The decision was made after a controversial vote to redistrict the system. Board members could have chosen from five proposed redistricting plans. The various plans reduced the number of districts from the current 11 to as few as seven and as many as 10. After several of the proposals were voted down, the board approved the nine-member body.
Those in favor of a reduced board size said the change will make the unit more efficient. Those against the plan argued the number of people on the board is not the real issue.
"The larger board, the larger advocates that we have for these kids will help further this district," said board member Tarvald Smith of District 4. "We're fighting battles from the state and the legislature and we need those advocates for the kids."
"This board has never been divided down racial lines on a major issue," said David Tatman, board president. "Any division that we might have is philosophical. I believe that the board members do what they think is right and I respect everyone's opinion."
According to those against reducing the board size, with qualifying for November elections now only a month away, it's too late to redraw district lines.
"I question the timing of this and I question the motivation behind this," said board member Mary Lynch of District 11.

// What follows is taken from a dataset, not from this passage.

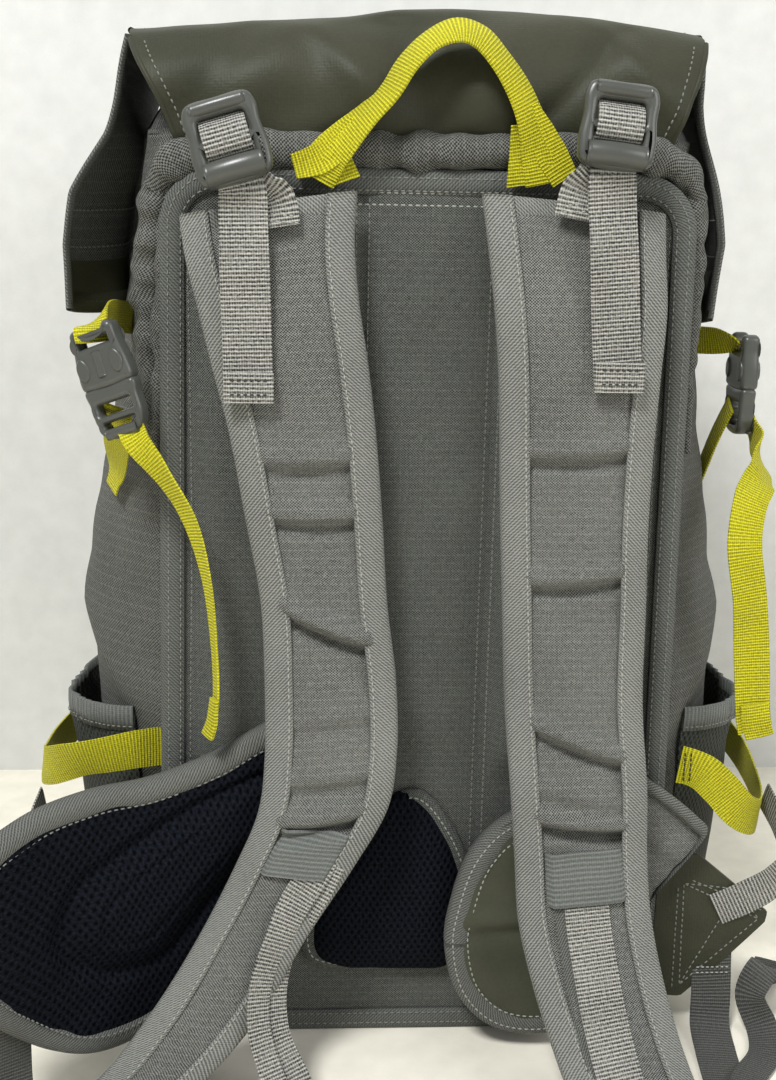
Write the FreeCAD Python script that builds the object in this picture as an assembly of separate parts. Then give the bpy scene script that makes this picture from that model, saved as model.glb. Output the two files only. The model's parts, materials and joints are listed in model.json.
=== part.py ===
import FreeCAD, Part
import math
import os

V = FreeCAD.Vector

# Hydration pack. Millimetres, +Z up, the origin at the middle of the base.
# The harness side faces -Y, the front of the bag faces +Y, and +X is to the right of someone who
# looks at the harness.

# ---------------------------------------------------------------- driving dimensions
# General clearances
SEAT = 0.4            # soft pieces that lie on each other
RUN = 0.3             # moulded pieces that slide or turn in each other

# Bag shell
BAG_HEIGHT = 474.0
BAG_WALL = 3.0
BASE_TRAY = 30.0      # height of the base panel's turned-up edge
BACK_FACE = -79.0     # outer face of the bag's rear wall
SIDE_LINE = -25.0     # depth at which the sides are widest
FRONT_SPLIT = 40.0    # seam between the side panels and the front panel
CORNER_BACK = 5.0
CORNER_SIDE = 45.0
CORNER_FRONT = 52.0
BACK_HALF_LOW = 132.0
BACK_HALF_TOP = 123.0
BASE_HALF = 141.0
BASE_FRONT = 78.0
HIP_Z = 35.0
HIP_HALF = 162.0
HIP_FRONT = 92.0
POCKET_Z = 176.0
POCKET_HALF = 173.0
POCKET_FRONT = 98.0
BELLY_Z = 226.0
BELLY_HALF = 178.0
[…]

However, other members said redistricting should be resolved sooner rather than later and a smaller board would be more effective.
"There are very few members that I know have declared that they are running," said board member Craig Freeman of District 6. "Martin Luther King said, 'There's never a wrong time to do the right thing,' so I'd rather get this right before an election rather than suffer through a bad election and then have to deal with the consequences for the future."
"I believe a smaller board would be more efficient, so we could get things done and things would get done faster," said board member Evelyn Ware Jackson of District 5.
Several groups spoke out against redistricting in recent weeks, including the NAACP, parent group One Community, One School District, and both executive committees for Democrats and Republicans. A similar redistricting proposal narrowly failed in the Louisiana Legislature this year.
The NAACP has said it will challenge the redistricting in court.